DISMANTLE U.S. NUCLEAR WEAPONS ARSENAL
By Dylan Borne
It’s very clear that everyone in Korea wants peace. On January 2nd, North Korea offered an olive branch to the South: they asked to attend the 2018 Winter Olympics in Pyeongchang, South Korea. South Korea accepted and responded with its own offer—diplomatic talks— which the North accepted. To many Koreans, peace and reunification might be possible.
Yet the United States government, controlled by its capitalist ruling class, continues to press for war. Korea sits on trillions of dollars’ worth of mineral wealth and tens of millions of laborers. The rich that run the US see them like they see their workers— as possible resources. And the US government is stopping at nothing to wage war to take those resources. That’s why:
- It’s the US, not North or South Korea, that split the country by imposing the 38th parallel in 1945 (a divide and conquer approach)

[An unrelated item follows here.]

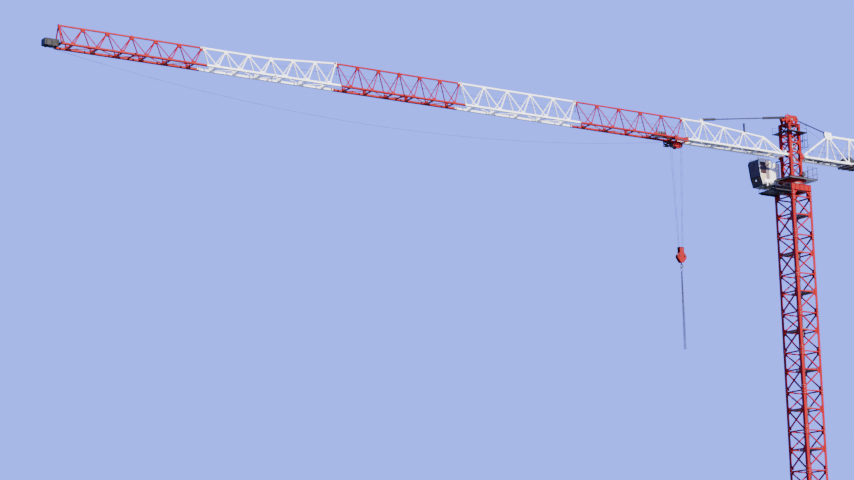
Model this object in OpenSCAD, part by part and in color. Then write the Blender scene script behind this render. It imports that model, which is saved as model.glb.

- It’s the US that continues to occupy the peninsula with almost 30,000 troops and forced the South to give the US permission in their constitution (Koreans can’t even call their country their own!)

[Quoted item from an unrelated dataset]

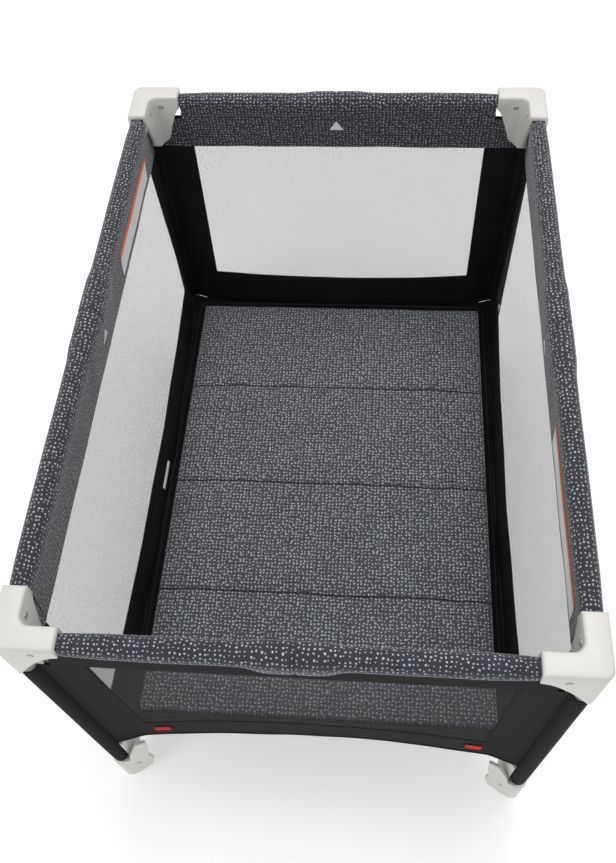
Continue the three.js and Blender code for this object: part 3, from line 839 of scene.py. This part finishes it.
def wall(side):
    points, flat, frame_faces, net_faces = wall_sheets(side)
    made = []
    sheets = (("wall_frame_", frame_faces, black_cloth), ("wall_net_", net_faces, net_cloth))
    for name, faces, material in sheets:
        used = sorted({v for face in faces for v in face})
        index = {v: i for i, v in enumerate(used)}
        piece = piece_of(name + side.name, [points[v] for v in used],
                         [tuple(index[v] for v in face) for face in faces], [flat[v] for v in used])
        if material is black_cloth:
            thick = piece.modifiers.new("cloth", "SOLIDIFY")
            thick.thickness, thick.offset = 0.0016, 0
            apply_modifiers(piece)
        smooth(piece, 50)
        dress(piece, material)
        made.append(piece)
    tall = WALL_TOP - HEM_CORNER_Z + HEM_SAG
    wide = side.length - 2 * LEG_SLEEVE_R
    window = (side.length - 2 * side.window_side) * (WINDOW_TOP - WINDOW_LOW)
    wide * tall - window
    side.length - 2 * side.window_side
    return made


def squarer(c):
    """A cosine or sine pushed outward, so that a ring of points is nearly a rectangle."""
    return math.copysign(abs(c) ** 0.6, c)


def tape(name, side, path, width, thickness):
    """A flat tape along a path of (s, z) points on the wall, wrapped over its edge."""
    rows, flat, run = [], [], 0.0
    for i, (s, z) in enumerate(path):
        a, b = path[max(0, i - 1)], path[min(len(path) - 1, i + 1)]
        along = Vector((b[0] - a[0], b[1] - a[1])).normalized()
        across = Vector((-along.y, along.x))
        t = wall_inset(side, s, z)
        ring = []
        for k in range(8):
            turn = 2 * math.pi * k / 8
            w, h = squarer(math.cos(turn)) * width / 2, squarer(math.sin(turn)) * thickness / 2
            ring.append(side.at(s + across.x * w, t + h, z + across.y * w))
        rows.append(ring)
        flat.append([(run, k * width / 4) for k in range(8)])
        run += math.hypot(b[0] - a[0], b[1] - a[1]) / 2
    piece = loft(name, rows, flat, ring=True, ends=True)
    face_outwards(piece)
    smooth(piece, 60)
    return piece


def window_path(side):
    left, right = side.window_side, side.length - side.window_side
    down = [(left, z) for z in spread([WINDOW_LOW + 0.004, WINDOW_TOP], 0.03)][::-1]
    along = [(s, WINDOW_LOW) for s in spread([left + 0.004, right - 0.004], 0.03)]
    up = [(right, z) for z in spread([WINDOW_LOW + 0.004, WINDOW_TOP], 0.03)]
    return down + along + up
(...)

- It’s the US that continues to make nuclear threats (Trump screaming “my nuclear button is bigger!”)
The corporate media has no right to make North Koreans look like they’re the ones that are war-crazy. Nor does it have a right to make it look like the South supports the US government. The US has over 4,600 nuclear weapons and North Korea has no more than 20. Koreans in the South have been protesting every part of the US military occupation for decades. North Korea pledged that it would never strike first in nuclear war, and it even promised it would stop testing weapons if only the US stopped conducting military drills. But the US refuses when Koreans on both sides ask for peace.
The ruling class in the US wants war for the same reason that it wants to raise our rents and lower our wages: money and wealth. Every bullet, rifle, tank, missile, and warship commissioned by the US military adds to arms contractors’ profits. That’s not even counting all the looting US corporations could do after a war. And our taxes pay for it all. Meanwhile, the rich line their pockets, workers still live from paycheck to paycheck, and the government’s so focused on war that it hasn’t done a thing for our roads or schools.
The Workers Group stands in solidarity with the people of Korea, both for their sake and so we can see money being spent on workers at home.
Let’s see schools built before the next bomb.